An alternative theory is that the Netanyahu government has enough problems with Clinton. "Bibi's people do not want to highlight differences with the Clinton administration," Pollard told us.

Schindler says Pollard's "case puzzles me." Pollard's deal with the prosecutors was broken after the federal judge received a still-confidential letter from then Defense secretary Caspar Weinberger. Schindler says the Weinberger letter remains central because "every time a pardon comes up it is refuted by that letter." A tightly guarded "secrecy" surrounds the government's reasons for opposing efforts to let Pollard go. Schindler wonders: "What is in that letter?"

Curiously, opposition to a Pollard release has not relented even in the wake of the 1992 report that Weinberger had, during negotiations over the pardon he received from president George Bush, announced that he would not object if Pollard were freed.
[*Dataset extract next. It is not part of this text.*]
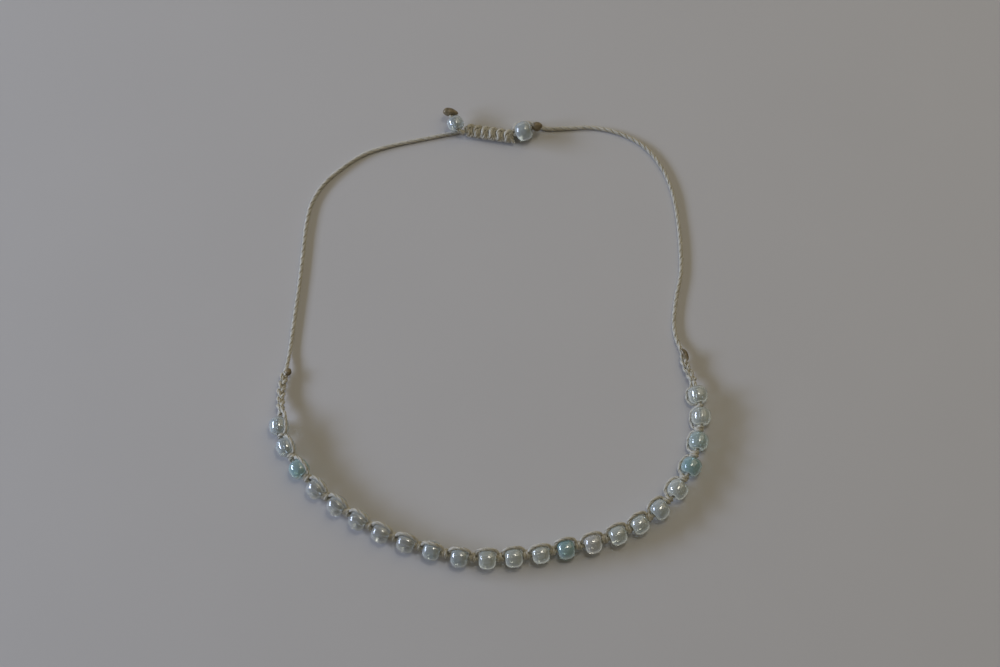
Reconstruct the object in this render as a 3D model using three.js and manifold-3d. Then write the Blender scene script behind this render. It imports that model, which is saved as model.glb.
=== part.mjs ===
// Beaded bracelet with a sliding knot, lying opened out on a table.
// Millimetres, +Z up. The origin is on the table, under the middle of the bracelet's box.
// Seen from above, the beads run along the near side of the loop (-Y), from its left end to
// its right end, and the sliding knot is at the far side (+Y).
import * as THREE from "three";
import { mergeVertices } from "three/addons/utils/BufferGeometryUtils.js";
import Module from "manifold-3d";

// Driving dimensions

// Clearance between pieces that touch on the real bracelet
const GAP = 0.3;

// Shift of all routes below that brings the middle of the bracelet over the origin
const SHIFT = [-0.15, 0.33];

// Cord of two twisted plies, made here as a plain tube. Inside the string it has fewer sides.
const CORD = { diameter: 0.85, sides: 8, stringSides: 6 };

// Drilled glass bead: a barrel with flat ends and rounded shoulders
const BEAD = {
  diameter: 4.0,
  length: 3.4,
  hole: 1.6,
  bandLength: 1.2,
  shoulderDiameter: 3.44,
  shoulderLength: 2.6,
  endDiameter: 2.3,
  sides: 12,
};

// The string of beads: a knot stands between each two beads, and the second strand passes
// every bead on its inner side or over its top
const STRING = { beads: 23, firstBead: 2.8 };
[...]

Letting Pollard go is "a difficult issue for this administration," Baer agrees. "Something in the record hasn't been disclosed," he says. Barring that, he can't figure out why the defense community is so hostile to Pollard. (Like Schindler, Elie Wiesel and others, B'nai B'rith supports commutation on humanitarian grounds.)

According to Lasson, the U.S. government is finally set to release a victim impact statement that will either make the case for, or put the lie to, the alleged severity of the damage Pollard inflicted on U.S. interests. "They won't be able to show great damage," he predicts.

The difficulties Pollard faces in Washington are not new to him. What's getting to Pollard, though, is what he sees as the lack of effort to free him by the Israeli government.

Zeitz Pollard says the American Jewish leadership's and successive Israeli governments' lack of protest to the repeated "humiliating" White House refusals to pardon or commute "sends a clear message to the White House."

She says she understands Israel is preparing to release more Palestinian prisoners ("murderers") and that should serve as an opportunity to demand Pollard's release. "If they link Jonathan to Hebron, why give everything and get nothing in return?"

But she fears the Israeli government "is taking a powder."